Tuesday, September 30, 2008

 

274 - ¿No te ha hablado nadie de esa mala costumbre tuya?

James C. Hunter en su libro “La paradoja”, p. 54, tiene un diálogo entre el monje Simeón que da un curso a empresarios sobre liderazgo y uno de sus alumnos que se llama John en la que le habla de la importancia de saber escuchar:


Pero oye, Simeón, desde luego ayer me pillaste en lo de no escuchar a Kim.

-Ah, sí, John.

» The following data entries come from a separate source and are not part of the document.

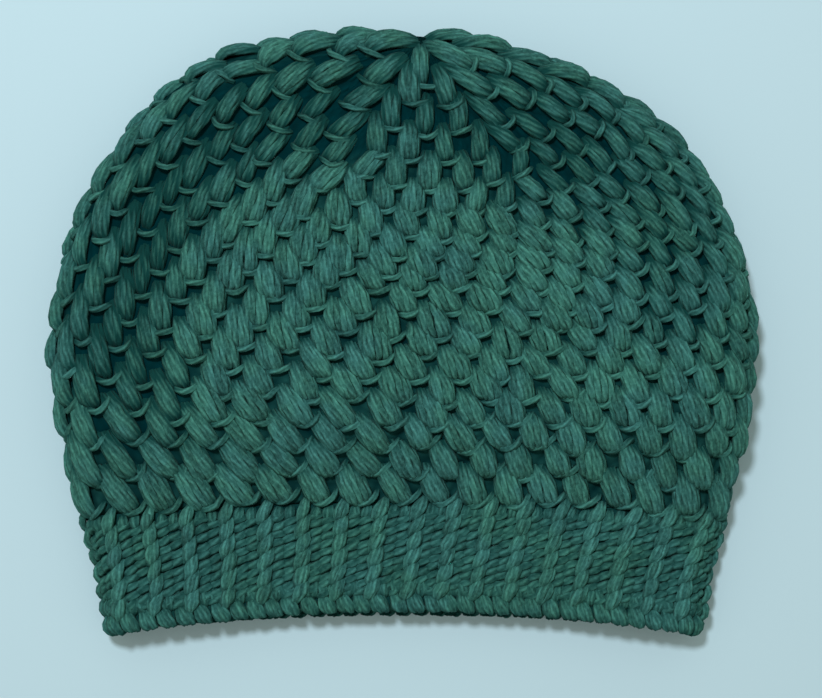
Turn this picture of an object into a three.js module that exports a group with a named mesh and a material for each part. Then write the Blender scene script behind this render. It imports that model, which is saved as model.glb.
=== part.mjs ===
// Slouchy beanie crocheted in puff stitch, with a ribbed band and a trimmed edge.
// It lies flat, as it does on a table. Millimetres, +Z up: the brim points to -Y,
// and the centre of the crown lies at the far edge, +Y.
// Each piece is turned open and round first, and laidPoint then lays it flat,
// so that neighbouring pieces follow one surface and meet all the way round.
import * as THREE from "three";

const { lerp, smoothstep, degToRad, radToDeg } = THREE.MathUtils;
const quarterTurn = Math.PI / 2;

// Outline seen from above. The widest line is y = 0 while the pieces are laid out.
const hatWidth = 264;
const domeLength = 128;
const domeSquareness = 2.3;
const domeLean = 13;
const leanPower = 5;
const crownOffset = 18;
const brimOffset = 2.5;
const skirtMiddle = 50.5;
const skirtSide = 56;
const bandLength = 33;
const edgingLength = 7.5;
const brimStretchRatio = 1.1;
const lowerFaceHang = 3;

// Thickness of the flattened hat and of its walls
const crownLoft = 32;
const bandLoft = 19;
const loftEase = 34;
const middleSag = 4;
const ridgeBreadth = 24;
const sagBreadth = 45;
const crownRoll = 6.5;
const sideRoll = 12.8;
const crownWall = 6;
const bandWall = 4.5;
const edgingWall = 4;
const jointGap = 0.3;

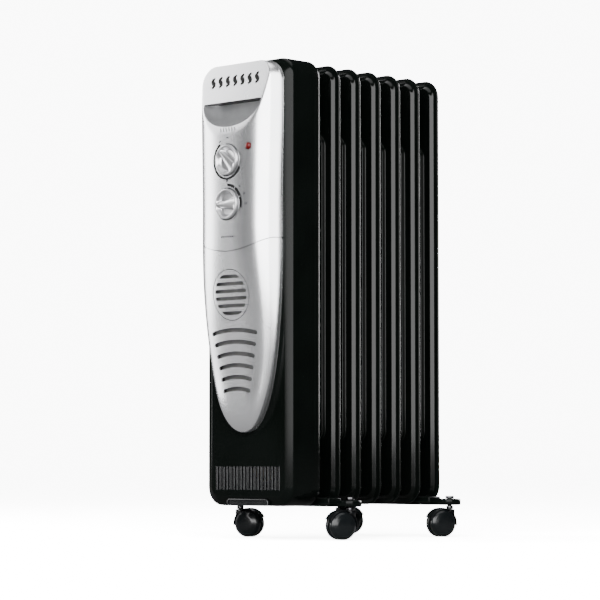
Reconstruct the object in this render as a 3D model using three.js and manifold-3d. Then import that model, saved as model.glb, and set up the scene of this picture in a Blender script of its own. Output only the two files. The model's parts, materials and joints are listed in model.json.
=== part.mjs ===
// Oil filled radiator heater: seven pressed steel fins on two headers, a control box with a
// silver two-piece fascia and two knobs, and two foot brackets on four twin-wheel casters.
// Millimetres, +Z up, the control panel faces -Y, origin at the middle of the footprint on the floor.

import * as THREE from "three";
import { mergeVertices } from "three/addons/utils/BufferGeometryUtils.js";
import Module from "manifold-3d";

const wasm = await Module();
wasm.setup();

// Driving dimensions.
const GAP = 0.3;
const FIN_COUNT = 7;
const FIN_PITCH = 40;
const FIN_WIDTH = 155;
const FIN_BOTTOM = 45;
const FIN_TOP = 634.5;
const CORNER_R = 25;
const FIRST_FIN_Y = -79.55;
const BOX_HALF_WIDTH = 80;
const BOX_FRONT = -56.4;
const BOX_BACK = -1.9;
const BOX_BOTTOM = 44.3;
const BOX_TOP = 635;
const BOX_EDGE_ACROSS = 12;
const BOX_EDGE_DEEP = 5.5;
const BOX_WALL = 2.5;
const HEADER_LOW = 98;
const HEADER_HIGH = 582;
const BOSS_R = 28;
const HEADER_BORE_R = 23;
const SHIELD_Y = -16;
const FASCIA_TOP = 633;
const FASCIA_TIP = 141;
const FASCIA_HALF_WIDTH = 65.3;
const FASCIA_WALL = 2.4;
const MOUTH_HALF_WIDTH = 54;
const MOUTH_TOP = 579;
const MOUTH_DROP = 35;
const KNOB_R = 20.5;
const KNOB_FRONT = 42;
const THERMOSTAT_Z = 500;
const POWER_Z = 441.5;
const GRILLE_Z = 322;
const GRILLE_R = 33.5;
const LAMP_X = 37;
const LAMP_Z = 516;
const BRACKET_BOTTOM = 43.5;
const BRACKET_TOP = 55;
const LOBE_TOP = 52;
const BRACKET_FRONT_Y = 21;
const BRACKET_REAR_Y = 221;
const STEM_X = 103;
const STEM_R = 3;
const STEM_SHIFT_Y = 11;
const WHEEL_R = 18.8;
const TRAIL = 14;

function paint(color, roughness, metalness) {
  return new THREE.MeshStandardMaterial({ color, roughness, metalness });
}

const black_enamel = paint(0x0b0d0c, 0.28, 0.2);
const silver_paint = paint(0xc9cacd, 0.35, 0.6);
const black_plastic = paint(0x0d0e10, 0.3, 0.0);
const dark_plastic = paint(0x1b1c1e, 0.5, 0.0);
const bare_steel = paint(0xa9abad, 0.35, 0.9);
const plated_zinc = paint(0xb9b7ae, 0.4, 0.9);
const yellow_brass = paint(0xb9974f, 0.35, 0.9);
const red_lens = paint(0xb01018, 0.15, 0.0);
const clear_glass = paint(0xd8d2c8, 0.1, 0.0);
const white_ceramic = paint(0xe2ded4, 0.6, 0.0);

// Closed solids from geometries, and back.

function signedVolume(positions, triangles) {
  const [a, b, c] = [new THREE.Vector3(), new THREE.Vector3(), new THREE.Vector3()];
  let sum = 0;
  for (let i = 0; i < triangles.length; i += 3) {
    a.fromArray(positions, triangles[i] * 3);
    b.fromArray(positions, triangles[i + 1] * 3);
    c.fromArray(positions, triangles[i + 2] * 3);
    sum += a.dot(b.cross(c)) / 6;
  }
  return sum;
}

function solidOf(geometry) {
  const bare = new THREE.BufferGeometry();
  bare.setAttribute("position", geometry.getAttribute("position").clone());
  bare.setIndex(geometry.index ? geometry.index.clone() : null);
  const merged = mergeVertices(bare, 1e-4);
  const positions = merged.getAttribute("position").array;
  const corners = merged.index.array;
  const kept = [];
  for (let i = 0; i < corners.length; i += 3) {
    const [a, b, c] = [corners[i], corners[i + 1], corners[i + 2]];
    if (a !== b && b !== c && c !== a) kept.push(a, b, c);
  }
  if (signedVolume(positions, kept) < 0) kept.reverse();
  const vertProperties = new Float32Array(positions);
  const triVerts = new Uint32Array(kept);
  return new wasm.Manifold(new wasm.Mesh({ numProp: 3, vertProperties, triVerts }));
}

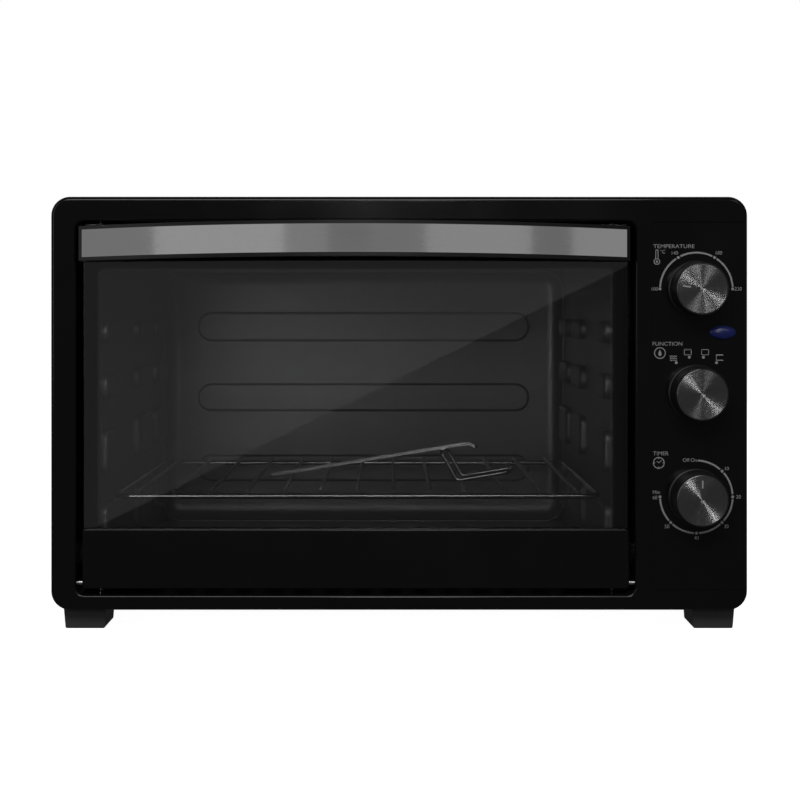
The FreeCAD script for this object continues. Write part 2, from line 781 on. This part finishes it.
# ------------------------------------------------------------------ controls behind the panel
def make_controls():
    """The bracket, thermostat, function switch, timer and bell, lamp and terminal block."""
    plate_y = (D.bracket_y - 1.2, D.bracket_y)
    plate = box("bracket_plate", (as_size(168), half_wide - 5), plate_y, (as_size(40), as_size(280)))
    foot_x = (as_size(168), half_wide - 5)
    foot_y = (frame_rear, plate_y[1])
    ends = [
        box(f"bracket_foot_{n}", foot_x, foot_y, (as_size(z), as_size(z + 1.2)))
        for n, z in enumerate((40, 278.8), start=1)
    ]
    heights = {"thermostat": D.temperature_z, "function_switch": D.function_z, "timer": D.timer_z}
    neck = D.spindle_radius + 1.6
    openings = [
        cylinder(f"{name}_opening", neck, "Y", plate_y[0] - 1, plate_y[1] + 1, (D.knob_x, z))
        for name, z in heights.items()
    ]
    nodes = {"control_bracket": cut("control_bracket", fused("bracket_solid", plate, *ends), *openings)}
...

Me he dado cuenta de que no escuchas demasiado bien.

-¿Qué quieres decir? –pregunté a la defensiva-. Siempre he pensado que sabía escuchar.

-Ayer por la mañana, cuando nos encontramos en mi habitación, me cortaste por lo menos tres veces en mitad de una frase. Bueno, eso es algo que mi ego puede soportar, John, pero me espanta en el mensaje que haces llegar a la gente que diriges, interrumpiéndoles de esa manera. ¿No te ha hablado nadie de esa mala costumbre tuya?

-Pues, no –mentí, a sabiendas de que una de las mayores quejas de Rachael era que nunca dejaba a nadie acabar una sola frase, sin meter yo baza. A mis hijos aquello les frustraba lo indecible. Rachael mantenía que probablemente hacía lo mismo en el trabajo e insistía en que seguro que nadie se atrevía a decírmelo a la cara.

Sin embargo, en una ocasión eso fue precisamente lo que sucedió. Ocurrió durante una entrevista con un director de producción que dejaba el puesto para irse a trabajar con la competencia. Me dijo que nunca había encontrado a nadie que escuchara menos que yo. No hice mucho caso de aquello, porque di por sentado que los que dejaban la empresa y los traidores poco podían enseñarme.

-Cuando se corta así a la gente, dejándola con la palabra en la boca, se están emitiendo mensajes poco positivos. Primero, si me cortan así la palabra, es evidente que no me estaban escuchando muy atentamente, puesto que ya tenían la respuesta en mente; segundo, no me valoran en absoluto, no valoran mi opinión y, finalmente, deben pensar que lo que tienen que decir es mucho más importante que lo que yo tengo que decir. Estos, John, son mensajes que indican una falta de respeto, que como líder no puedes emitir.

-Pero eso no es así, Simeón –protesté-. Yo te tengo muchísimo respeto.

-Tus sentimientos de respeto deben ser acordes con tus actos de respeto, John”.

(...).

(pp. 93-94). Siempre que le hablaba, Simeón parecía beberse mis palabras y eso me hacía sentirme apreciado e importante. Tenía una destreza especial para entender las situaciones, para apartar la hojarasca e ir directamente al meollo de la cuestión. Nunca reaccionaba a la defensiva cuando le ponían en cuestión, y yo estaba convencido de que era el ser humano más seguro de sí mismo que había conocido en toda mi vida. Le estaba agradecido de que no tratara de imponerme temas religiosos u otro tipo de creencias, pero en este aspecto tampoco se puede decir que tuviera una actitud pasiva. Yo siempre sabía cuál era su parecer sobre las cosas. Tenía un natural afable y seductor, una sonrisa siempre en los labios y un brillo en los ojos que comunicaba una auténtica alegría de vivir.